- _Exercise task_: Copy exactly the block of lines between the one containing "clamp_frame();" and the one containing "if obj.type not", inclusive.

- _Input records_:
— BEGIN —
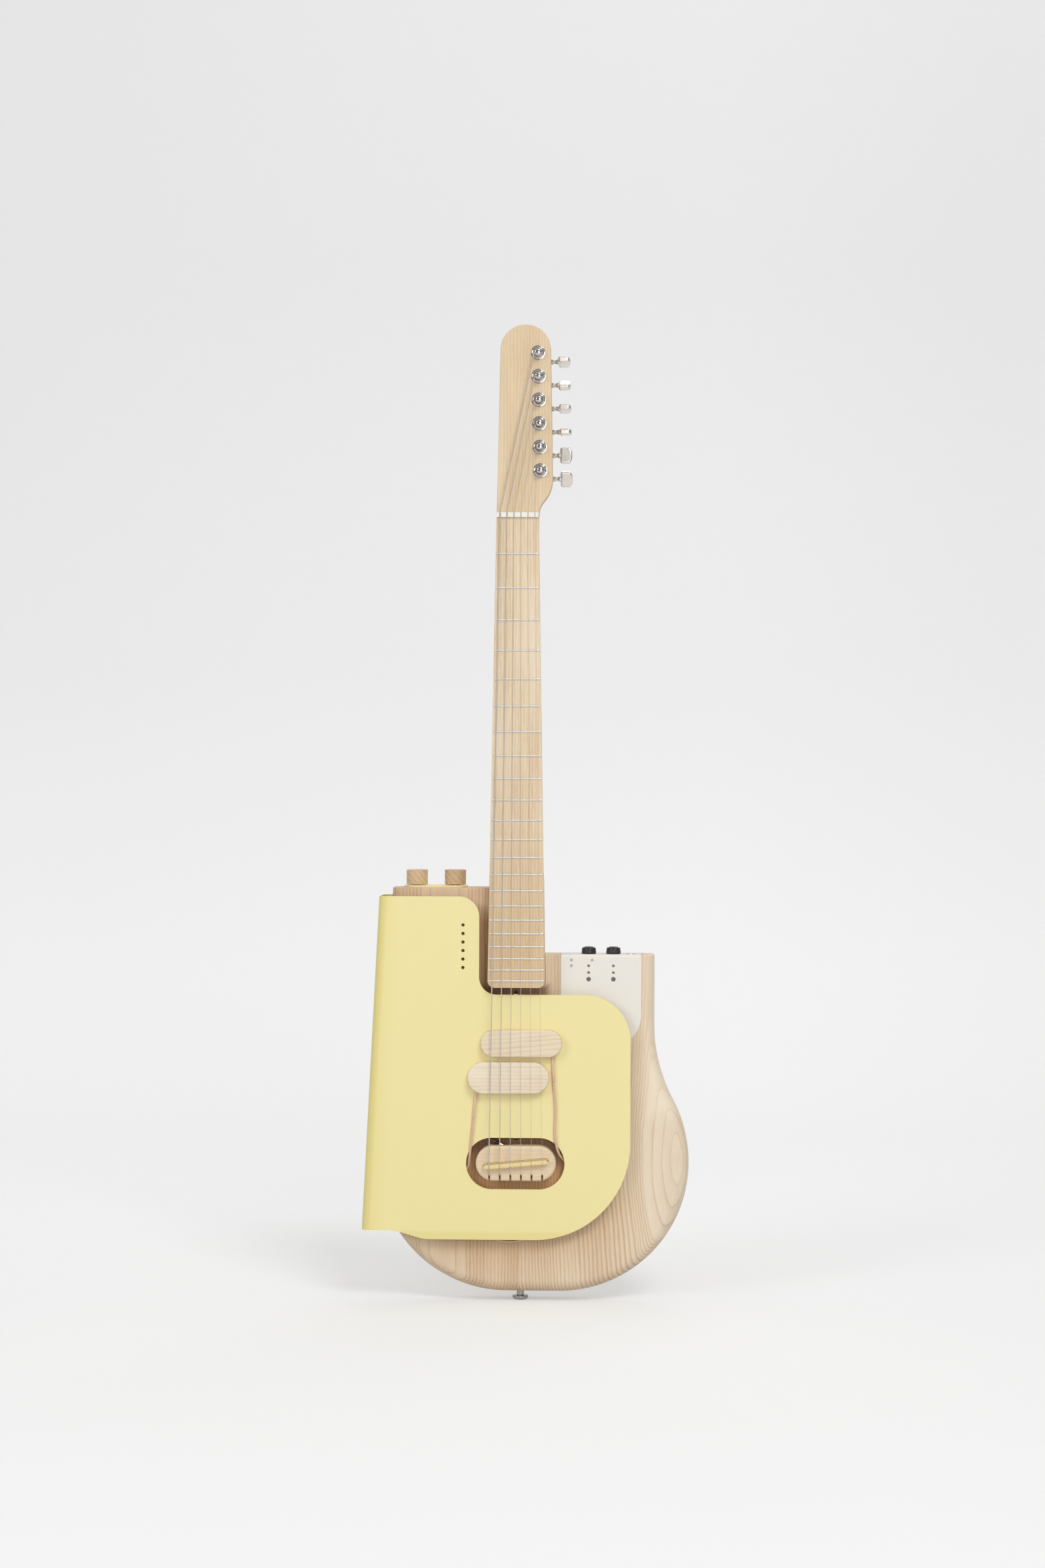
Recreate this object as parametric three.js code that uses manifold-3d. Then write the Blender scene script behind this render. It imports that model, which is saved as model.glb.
— END —
— BEGIN —
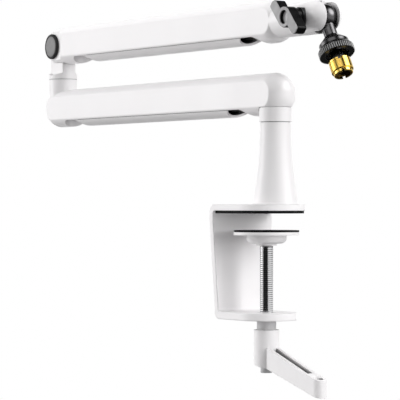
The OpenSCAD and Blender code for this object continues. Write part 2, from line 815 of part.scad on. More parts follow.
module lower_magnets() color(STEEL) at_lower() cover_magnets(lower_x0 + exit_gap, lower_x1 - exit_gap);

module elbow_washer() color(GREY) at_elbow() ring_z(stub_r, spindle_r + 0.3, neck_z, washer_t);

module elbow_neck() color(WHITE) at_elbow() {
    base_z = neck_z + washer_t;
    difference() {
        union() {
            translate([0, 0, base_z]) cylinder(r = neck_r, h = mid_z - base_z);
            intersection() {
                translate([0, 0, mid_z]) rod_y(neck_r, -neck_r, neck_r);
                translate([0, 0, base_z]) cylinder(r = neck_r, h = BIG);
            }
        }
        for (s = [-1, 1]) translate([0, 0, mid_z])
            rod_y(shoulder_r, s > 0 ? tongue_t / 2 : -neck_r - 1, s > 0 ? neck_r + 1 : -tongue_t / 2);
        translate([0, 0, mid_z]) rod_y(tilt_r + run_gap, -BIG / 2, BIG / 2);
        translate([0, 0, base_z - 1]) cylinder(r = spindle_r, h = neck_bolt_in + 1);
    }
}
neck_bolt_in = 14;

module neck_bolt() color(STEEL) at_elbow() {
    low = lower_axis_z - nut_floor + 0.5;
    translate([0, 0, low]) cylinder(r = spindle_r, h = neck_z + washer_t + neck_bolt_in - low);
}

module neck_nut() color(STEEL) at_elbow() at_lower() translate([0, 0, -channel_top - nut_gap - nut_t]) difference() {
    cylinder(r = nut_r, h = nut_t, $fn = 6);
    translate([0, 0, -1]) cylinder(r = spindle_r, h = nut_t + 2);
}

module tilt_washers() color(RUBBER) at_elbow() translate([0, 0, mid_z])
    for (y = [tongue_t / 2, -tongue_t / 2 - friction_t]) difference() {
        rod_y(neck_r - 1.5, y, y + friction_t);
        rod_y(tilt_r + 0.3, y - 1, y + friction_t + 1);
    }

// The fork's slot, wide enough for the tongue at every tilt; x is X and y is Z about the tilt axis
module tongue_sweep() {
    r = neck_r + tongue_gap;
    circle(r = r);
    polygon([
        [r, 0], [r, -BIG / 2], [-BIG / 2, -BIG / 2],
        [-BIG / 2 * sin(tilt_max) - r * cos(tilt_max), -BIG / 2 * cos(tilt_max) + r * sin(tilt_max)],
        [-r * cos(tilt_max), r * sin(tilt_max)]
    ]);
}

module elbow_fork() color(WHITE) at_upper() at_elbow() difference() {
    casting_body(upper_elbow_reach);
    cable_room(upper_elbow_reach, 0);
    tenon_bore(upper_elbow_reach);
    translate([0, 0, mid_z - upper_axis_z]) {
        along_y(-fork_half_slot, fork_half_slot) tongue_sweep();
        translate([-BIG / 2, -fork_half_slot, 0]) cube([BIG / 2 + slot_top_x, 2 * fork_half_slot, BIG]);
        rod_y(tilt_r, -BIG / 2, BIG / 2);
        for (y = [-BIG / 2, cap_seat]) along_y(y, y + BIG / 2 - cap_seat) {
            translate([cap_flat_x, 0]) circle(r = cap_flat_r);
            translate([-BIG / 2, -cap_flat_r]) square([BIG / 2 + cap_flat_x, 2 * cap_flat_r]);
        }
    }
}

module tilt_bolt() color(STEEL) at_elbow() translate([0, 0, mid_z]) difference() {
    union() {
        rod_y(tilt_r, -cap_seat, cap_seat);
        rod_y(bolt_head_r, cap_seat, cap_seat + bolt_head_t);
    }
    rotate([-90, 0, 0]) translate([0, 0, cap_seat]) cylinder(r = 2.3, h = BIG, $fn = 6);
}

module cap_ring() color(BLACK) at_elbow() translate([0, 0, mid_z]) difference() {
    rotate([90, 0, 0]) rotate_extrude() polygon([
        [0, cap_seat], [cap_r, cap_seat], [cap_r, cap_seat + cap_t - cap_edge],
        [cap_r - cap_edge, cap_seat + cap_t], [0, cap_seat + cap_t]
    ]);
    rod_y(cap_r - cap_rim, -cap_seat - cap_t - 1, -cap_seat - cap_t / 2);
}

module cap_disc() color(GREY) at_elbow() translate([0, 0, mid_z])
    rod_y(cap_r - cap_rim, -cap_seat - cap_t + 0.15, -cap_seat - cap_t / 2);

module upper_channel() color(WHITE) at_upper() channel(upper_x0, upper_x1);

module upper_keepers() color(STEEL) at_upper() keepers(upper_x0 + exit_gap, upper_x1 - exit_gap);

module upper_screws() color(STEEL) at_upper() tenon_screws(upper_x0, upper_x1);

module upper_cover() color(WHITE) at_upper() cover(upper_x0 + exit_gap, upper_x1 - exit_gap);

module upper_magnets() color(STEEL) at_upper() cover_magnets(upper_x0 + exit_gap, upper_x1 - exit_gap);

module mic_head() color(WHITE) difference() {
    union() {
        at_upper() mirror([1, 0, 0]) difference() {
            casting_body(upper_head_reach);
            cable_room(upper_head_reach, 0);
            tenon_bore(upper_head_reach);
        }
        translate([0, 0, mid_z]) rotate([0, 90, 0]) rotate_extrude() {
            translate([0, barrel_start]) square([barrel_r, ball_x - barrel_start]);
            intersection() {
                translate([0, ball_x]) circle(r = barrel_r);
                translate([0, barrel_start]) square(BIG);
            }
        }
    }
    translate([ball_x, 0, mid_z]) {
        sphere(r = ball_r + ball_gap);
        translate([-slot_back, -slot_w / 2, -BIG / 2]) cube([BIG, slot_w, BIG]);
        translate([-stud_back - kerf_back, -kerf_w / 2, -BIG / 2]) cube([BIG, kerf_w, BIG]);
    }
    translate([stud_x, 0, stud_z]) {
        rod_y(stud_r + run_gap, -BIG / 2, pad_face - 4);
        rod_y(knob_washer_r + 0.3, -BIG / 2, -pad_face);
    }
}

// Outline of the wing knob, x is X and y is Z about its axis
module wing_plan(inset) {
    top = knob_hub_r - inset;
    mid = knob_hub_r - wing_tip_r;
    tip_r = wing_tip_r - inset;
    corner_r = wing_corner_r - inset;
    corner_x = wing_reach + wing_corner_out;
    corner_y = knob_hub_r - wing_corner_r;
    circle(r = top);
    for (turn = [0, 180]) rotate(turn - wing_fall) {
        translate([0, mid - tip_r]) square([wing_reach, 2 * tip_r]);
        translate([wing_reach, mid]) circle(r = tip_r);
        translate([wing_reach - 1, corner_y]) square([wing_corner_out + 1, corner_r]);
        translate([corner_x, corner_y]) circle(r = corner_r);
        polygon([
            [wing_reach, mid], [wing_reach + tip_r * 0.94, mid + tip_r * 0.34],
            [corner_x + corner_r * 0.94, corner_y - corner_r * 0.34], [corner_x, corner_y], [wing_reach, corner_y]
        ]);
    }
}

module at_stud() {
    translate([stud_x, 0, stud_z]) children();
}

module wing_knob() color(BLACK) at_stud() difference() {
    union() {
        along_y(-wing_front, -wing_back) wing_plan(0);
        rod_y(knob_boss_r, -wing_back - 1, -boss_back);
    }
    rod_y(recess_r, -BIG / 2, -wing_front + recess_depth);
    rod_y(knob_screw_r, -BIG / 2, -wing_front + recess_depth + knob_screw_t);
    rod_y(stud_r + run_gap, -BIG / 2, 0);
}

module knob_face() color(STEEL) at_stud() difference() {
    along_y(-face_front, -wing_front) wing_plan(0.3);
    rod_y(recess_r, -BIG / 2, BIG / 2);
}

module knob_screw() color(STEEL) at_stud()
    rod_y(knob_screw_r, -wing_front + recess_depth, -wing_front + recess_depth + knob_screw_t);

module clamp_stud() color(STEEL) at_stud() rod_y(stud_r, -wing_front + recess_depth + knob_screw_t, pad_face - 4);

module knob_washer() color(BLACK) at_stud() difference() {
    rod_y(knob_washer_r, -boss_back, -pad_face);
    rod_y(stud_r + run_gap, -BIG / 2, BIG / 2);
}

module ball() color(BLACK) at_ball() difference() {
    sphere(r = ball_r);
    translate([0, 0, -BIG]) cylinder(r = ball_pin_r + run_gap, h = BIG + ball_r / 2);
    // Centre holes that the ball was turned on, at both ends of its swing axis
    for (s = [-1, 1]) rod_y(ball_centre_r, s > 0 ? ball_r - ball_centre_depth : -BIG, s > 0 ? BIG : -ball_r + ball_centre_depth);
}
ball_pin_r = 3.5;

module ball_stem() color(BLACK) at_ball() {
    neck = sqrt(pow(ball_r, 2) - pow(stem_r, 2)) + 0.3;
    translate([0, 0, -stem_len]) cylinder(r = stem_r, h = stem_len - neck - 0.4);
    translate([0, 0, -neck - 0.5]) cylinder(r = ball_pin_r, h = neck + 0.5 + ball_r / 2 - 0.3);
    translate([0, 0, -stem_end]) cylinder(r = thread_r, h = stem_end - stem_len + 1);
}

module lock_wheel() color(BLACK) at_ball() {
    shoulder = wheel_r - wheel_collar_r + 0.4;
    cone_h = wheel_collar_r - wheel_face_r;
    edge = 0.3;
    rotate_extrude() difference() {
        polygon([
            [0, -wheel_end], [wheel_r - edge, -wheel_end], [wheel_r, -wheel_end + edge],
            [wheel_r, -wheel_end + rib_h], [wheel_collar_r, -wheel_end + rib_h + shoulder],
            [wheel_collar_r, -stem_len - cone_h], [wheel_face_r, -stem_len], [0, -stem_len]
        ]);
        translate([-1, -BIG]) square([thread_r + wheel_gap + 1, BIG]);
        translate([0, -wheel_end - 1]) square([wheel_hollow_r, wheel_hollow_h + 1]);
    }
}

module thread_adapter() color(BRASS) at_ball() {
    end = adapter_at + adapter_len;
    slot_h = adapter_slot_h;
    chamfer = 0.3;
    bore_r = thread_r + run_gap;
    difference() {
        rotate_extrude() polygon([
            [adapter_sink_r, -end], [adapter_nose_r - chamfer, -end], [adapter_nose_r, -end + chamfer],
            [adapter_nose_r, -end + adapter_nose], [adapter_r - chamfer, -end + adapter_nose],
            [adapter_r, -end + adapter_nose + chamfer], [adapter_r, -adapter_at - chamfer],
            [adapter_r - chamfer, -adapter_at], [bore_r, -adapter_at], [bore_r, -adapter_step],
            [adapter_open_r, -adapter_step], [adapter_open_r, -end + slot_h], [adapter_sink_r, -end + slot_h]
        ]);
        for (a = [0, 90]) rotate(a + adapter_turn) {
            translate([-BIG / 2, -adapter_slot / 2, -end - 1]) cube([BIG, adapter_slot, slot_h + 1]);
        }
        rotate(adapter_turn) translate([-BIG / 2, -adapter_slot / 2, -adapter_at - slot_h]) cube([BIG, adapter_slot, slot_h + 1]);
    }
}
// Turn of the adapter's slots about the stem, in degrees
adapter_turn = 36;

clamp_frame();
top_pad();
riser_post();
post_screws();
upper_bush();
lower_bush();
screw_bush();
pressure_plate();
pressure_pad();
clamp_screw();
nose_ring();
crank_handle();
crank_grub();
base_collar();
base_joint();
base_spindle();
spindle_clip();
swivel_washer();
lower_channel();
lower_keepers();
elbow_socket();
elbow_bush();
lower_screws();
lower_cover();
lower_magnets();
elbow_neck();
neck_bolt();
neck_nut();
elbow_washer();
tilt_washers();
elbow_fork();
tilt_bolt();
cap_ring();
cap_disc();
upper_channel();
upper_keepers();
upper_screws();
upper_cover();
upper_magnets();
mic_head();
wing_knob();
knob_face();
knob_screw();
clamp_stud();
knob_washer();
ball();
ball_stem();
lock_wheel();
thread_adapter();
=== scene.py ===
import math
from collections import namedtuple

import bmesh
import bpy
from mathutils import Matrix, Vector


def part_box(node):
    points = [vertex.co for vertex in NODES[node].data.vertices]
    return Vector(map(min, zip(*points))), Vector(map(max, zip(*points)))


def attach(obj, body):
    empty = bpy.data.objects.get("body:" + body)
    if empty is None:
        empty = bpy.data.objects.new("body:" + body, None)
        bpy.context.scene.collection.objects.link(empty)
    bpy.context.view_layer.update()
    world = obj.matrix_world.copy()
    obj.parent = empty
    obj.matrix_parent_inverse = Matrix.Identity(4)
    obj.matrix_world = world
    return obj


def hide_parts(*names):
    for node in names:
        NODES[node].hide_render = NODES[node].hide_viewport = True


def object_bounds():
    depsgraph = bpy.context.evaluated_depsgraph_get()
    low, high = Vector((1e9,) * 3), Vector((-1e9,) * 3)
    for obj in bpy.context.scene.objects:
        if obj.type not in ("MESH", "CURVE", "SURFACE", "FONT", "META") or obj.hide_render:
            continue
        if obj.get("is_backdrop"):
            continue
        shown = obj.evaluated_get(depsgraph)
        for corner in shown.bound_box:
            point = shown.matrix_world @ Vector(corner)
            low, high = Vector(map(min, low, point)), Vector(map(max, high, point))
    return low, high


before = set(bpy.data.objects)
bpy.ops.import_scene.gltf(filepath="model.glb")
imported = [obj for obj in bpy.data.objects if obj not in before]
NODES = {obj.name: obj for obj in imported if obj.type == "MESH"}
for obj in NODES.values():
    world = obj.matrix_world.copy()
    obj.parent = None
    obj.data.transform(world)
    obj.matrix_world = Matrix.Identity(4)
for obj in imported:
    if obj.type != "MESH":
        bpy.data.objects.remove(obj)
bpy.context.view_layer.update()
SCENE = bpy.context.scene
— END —
- _Result for this exercise_:
clamp_frame();
top_pad();
riser_post();
post_screws();
upper_bush();
lower_bush();
screw_bush();
pressure_plate();
pressure_pad();
clamp_screw();
nose_ring();
crank_handle();
crank_grub();
base_collar();
base_joint();
base_spindle();
spindle_clip();
swivel_washer();
lower_channel();
lower_keepers();
elbow_socket();
elbow_bush();
lower_screws();
lower_cover();
lower_magnets();
elbow_neck();
neck_bolt();
neck_nut();
elbow_washer();
tilt_washers();
elbow_fork();
tilt_bolt();
cap_ring();
cap_disc();
upper_channel();
upper_keepers();
upper_screws();
upper_cover();
upper_magnets();
mic_head();
wing_knob();
knob_face();
knob_screw();
clamp_stud();
knob_washer();
ball();
ball_stem();
lock_wheel();
thread_adapter();
=== scene.py ===
import math
from collections import namedtuple

import bmesh
import bpy
from mathutils import Matrix, Vector


def part_box(node):
    points = [vertex.co for vertex in NODES[node].data.vertices]
    return Vector(map(min, zip(*points))), Vector(map(max, zip(*points)))


def attach(obj, body):
    empty = bpy.data.objects.get("body:" + body)
    if empty is None:
        empty = bpy.data.objects.new("body:" + body, None)
        bpy.context.scene.collection.objects.link(empty)
    bpy.context.view_layer.update()
    world = obj.matrix_world.copy()
    obj.parent = empty
    obj.matrix_parent_inverse = Matrix.Identity(4)
    obj.matrix_world = world
    return obj


def hide_parts(*names):
    for node in names:
        NODES[node].hide_render = NODES[node].hide_viewport = True


def object_bounds():
    depsgraph = bpy.context.evaluated_depsgraph_get()
    low, high = Vector((1e9,) * 3), Vector((-1e9,) * 3)
    for obj in bpy.context.scene.objects:
        if obj.type not in ("MESH", "CURVE", "SURFACE", "FONT", "META") or obj.hide_render:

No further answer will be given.